Migration with no downtime
The actual process of migrating the existing virtual machines from the existing legacy infrastructure to the Nutanix platform was completed using Nutanix Move. Nutanix Move supports cross platform migration of live virtual machines without any downtime. While VMware’s vMotion also supports a similar type of live migration, it could not be used since the existing legacy infrastructure did not support the latest required versions.
Unlike day-to-day data file migrations, the migration of virtual machines is not done at a physical level. “It is about Nutanix Move dealing with virtual machines as a logical file and migrating them from the source to the destination. It is done at a granular level,” emphasizes White.
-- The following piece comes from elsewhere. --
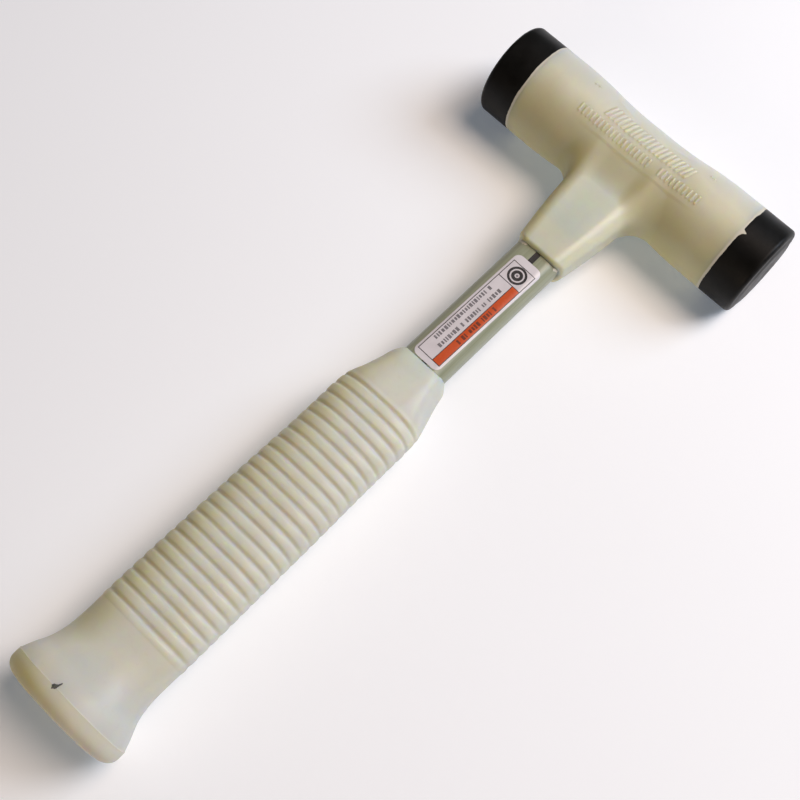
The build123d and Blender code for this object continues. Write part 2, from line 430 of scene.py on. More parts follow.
def close_material(tree, **inputs):
    """Ends a material in a Principled shader. Keyword names use _ for the sockets' spaces."""
    shader = node(tree, "ShaderNodeBsdfPrincipled", {k.replace("_", " "): v for k, v in inputs.items()})
    node(tree, "ShaderNodeOutputMaterial", {"Surface": shader.outputs["BSDF"]})


# ---- materials
# The olive tint below is painted shade for sides turned away from the key lamp, and the pale cool one is
# painted light for sides facing it; the weight sets how strongly the tone attribute lays them on.
PAINTED_SHADE_TINT = (0.500, 0.470, 0.200)
PAINTED_LIGHT_TINT = (0.500, 0.535, 0.550)
PAINTED_TINT_WEIGHT = 0.8


def cream_polymer(name, light, deep, gloss, glow):
    """Slightly translucent moulded polymer with cloudy tone, fine texture, painted light and shade by which
    way it faces, and patchy darkening in recesses that is in part dirt and in part painted shade.

    Its mesh may carry "recess", 0 to 1, and "tone", from -1 for pale cool painted light to 1 for olive
    painted shade.
    """
    made, tree = new_material(name)
    place = object_coords(tree)
    cloud = mottle(tree, place, (22, 4, 0.6), (0.35, 0.65))
    colour = blend_colour(tree, cloud, light, deep)
    # Painted light and shade: tone above 0 mixes in the olive painted shade, and tone below 0 the pale cool
    # painted light.
    tone = node(tree, "ShaderNodeAttribute", attribute_name="tone").outputs["Fac"]
    colour = blend_colour(tree, spread(tree, tone, 0.0, 1.0, 0.0, PAINTED_TINT_WEIGHT), colour, PAINTED_SHADE_TINT)
    colour = blend_colour(tree, spread(tree, tone, -1.0, 0.0, PAINTED_TINT_WEIGHT, 0.0), colour, PAINTED_LIGHT_TINT)
    fleck = mottle(tree, place, (420, 2), (0.62, 0.78), (0.0, 0.10))
    colour = blend_colour(tree, fleck, colour, (0.47, 0.42, 0.28))
    # Patchy darkening where the mesh's recess value is high, in grooves, round the raised marks and towards
    # the butt's end: in part dirt, in part painted shade.
    recess = node(tree, "ShaderNodeAttribute", attribute_name="recess").outputs["Fac"]
    patch = mottle(tree, place, (75, 3), (0.3, 0.7), (0.45, 1.0))
    dark_patches = product(tree, recess, patch)
    colour = blend_colour(tree, product(tree, dark_patches, 0.28), colour, (0.44, 0.42, 0.26))
    rough = mottle(tree, place, (130, 4), (0.3, 0.7), (gloss - 0.06, gloss + 0.08))
    grain = bump(tree, noise_value(tree, place, 1500, 2), 0.000012)
    peel = bump(tree, noise_value(tree, place, 160, 2), 0.00007, grain)
    close_material(
        tree, Base_Color=colour, Roughness=rough, Normal=peel, IOR=1.5,
        Subsurface_Weight=glow, Subsurface_Radius=(1.0, 0.66, 0.16), Subsurface_Scale=0.009,
    )
    return made


def black_rubber():
    """Hard black rubber with a faint dusty bloom and light scuffs."""
    made, tree = new_material("black_rubber")
    place = object_coords(tree)
    bloom = mottle(tree, place, (60, 5, 0.65), (0.42, 0.75))
    colour = blend_colour(tree, bloom, (0.0035, 0.0033, 0.0028), (0.009, 0.009, 0.0085))
    scuff = mottle(tree, object_coords(tree, (0.35, 1, 1)), (900, 3), (0.66, 0.8), (0, 0.35))
    colour = blend_colour(tree, scuff, colour, (0.022, 0.022, 0.021))
    wear = node(tree, "ShaderNodeAttribute", attribute_name="wear").outputs["Fac"]
    colour = blend_colour(tree, product(tree, wear, 0.4), colour, (0.035, 0.035, 0.034))
    rough = mottle(tree, place, (110, 4), (0.3, 0.7), (0.36, 0.52))
    grain = bump(tree, noise_value(tree, place, 1800, 2), 0.000015)
    close_material(
        tree, Base_Color=colour, Roughness=rough, Normal=grain, IOR=1.5, Specular_IOR_Level=0.14,
    )
    return made


def fibreglass():
    """Pultruded glass fibre: fine lengthwise streaks in a grey-green resin."""
    made, tree = new_material("fibreglass")
    streak = noise_value(tree, object_coords(tree, (1, 0.015, 1)), 1400, 4, 0.6)
    wide = noise_value(tree, object_coords(tree, (1, 0.06, 1)), 240, 3)
    resin = spread(tree, wide, 0.35, 0.65)
    colour = blend_colour(tree, resin, (0.255, 0.275, 0.180), (0.325, 0.345, 0.245))
    fibres = spread(tree, streak, 0.5, 0.75, 0.0, 0.45)
    colour = blend_colour(tree, fibres, colour, (0.43, 0.45, 0.34))
    rough = spread(tree, wide, 0.3, 0.7, 0.30, 0.44)
    lines = bump(tree, streak, 0.00004)
    close_material(
        tree, Base_Color=colour, Roughness=rough, Normal=lines, IOR=1.52,
        Subsurface_Weight=0.12, Subsurface_Radius=(1.0, 0.9, 0.6), Subsurface_Scale=0.002,
    )
    return made


def tracer_yarn():
    """Dark yarn set in resin, streaked lengthwise."""
    made, tree = new_material("tracer_yarn")
    streak = noise_value(tree, object_coords(tree, (1, 0.03, 1)), 2200, 3)
    fibres = spread(tree, streak, 0.4, 0.7)
    colour = blend_colour(tree, fibres, (0.010, 0.008, 0.009), (0.035, 0.028, 0.030))
    close_material(tree, Base_Color=colour, Roughness=0.5, Normal=bump(tree, streak, 0.00005), IOR=1.5)
    return made


def label_film():
    """Printed film, slightly cloudy and wrinkled."""
    made, tree = new_material("label_film")
    place = object_coords(tree)
    tone = mottle(tree, place, (90, 4), (0.35, 0.65))
    colour = blend_colour(tree, tone, (0.70, 0.665, 0.685), (0.61, 0.575, 0.59))
    rough = mottle(tree, place, (260, 3), (0.3, 0.7), (0.28, 0.42))
    wrinkle = bump(tree, noise_value(tree, place, 130, 2), 0.00008)
    close_material(tree, Base_Color=colour, Roughness=rough, Normal=wrinkle, IOR=1.48)
    return made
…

Since the existing SAN boxes supported mixed workloads, the process of migration of virtual machines was also similarly mapped, with various planned switch-overs and cut-offs. For each business application there was an internal change request that had to approved to schedule a maintenance window. For non-critical applications the cutover was during the working hours without any downtime.
Consolidating compute, storage and networking
The infrastructure revamp has allowed Amman Stock Exchange to consolidate its compute, storage, and networking into an all-in-one platform that can be controlled and monitored via a single dashboard.
“Even though we were carrying out a complete upgrade of our environment, we faced no compatibility issues. This was impressive as we were migrating complex systems, which had been running for years on the previous infrastructure,” points out Sodah.
In terms of quantitative gains, there has been a huge reduction in the footprint of the two datacentres. The number of rack units has dropped from 42U to just 4U, after implementation of the Nutanix hyperconverged infrastructure solution. This has its proportional savings in energy and maintenance costs.
In monetary terms, Amman Stock Exchange, will start saving by continuous reduction of its annual cost of software licensing and service support for its legacy systems infrastructure of $50,000+.
Another benefit that Amman Stock Exchange is realizing from HCI is its ability to create a public-cloud like, seamless experience, while running on-premises. “We refer to ourselves as an enterprise cloud, and what we are trying to do is give customers a public cloud experience on-premises, where they just consume it and do not worry about all the low-level stuff,” says White.
And that rings well with Amman Stock Exchange’s Sodah. “Ultimately, end-users are not concerned about servers or anything else. They simply care about the performance of the app.”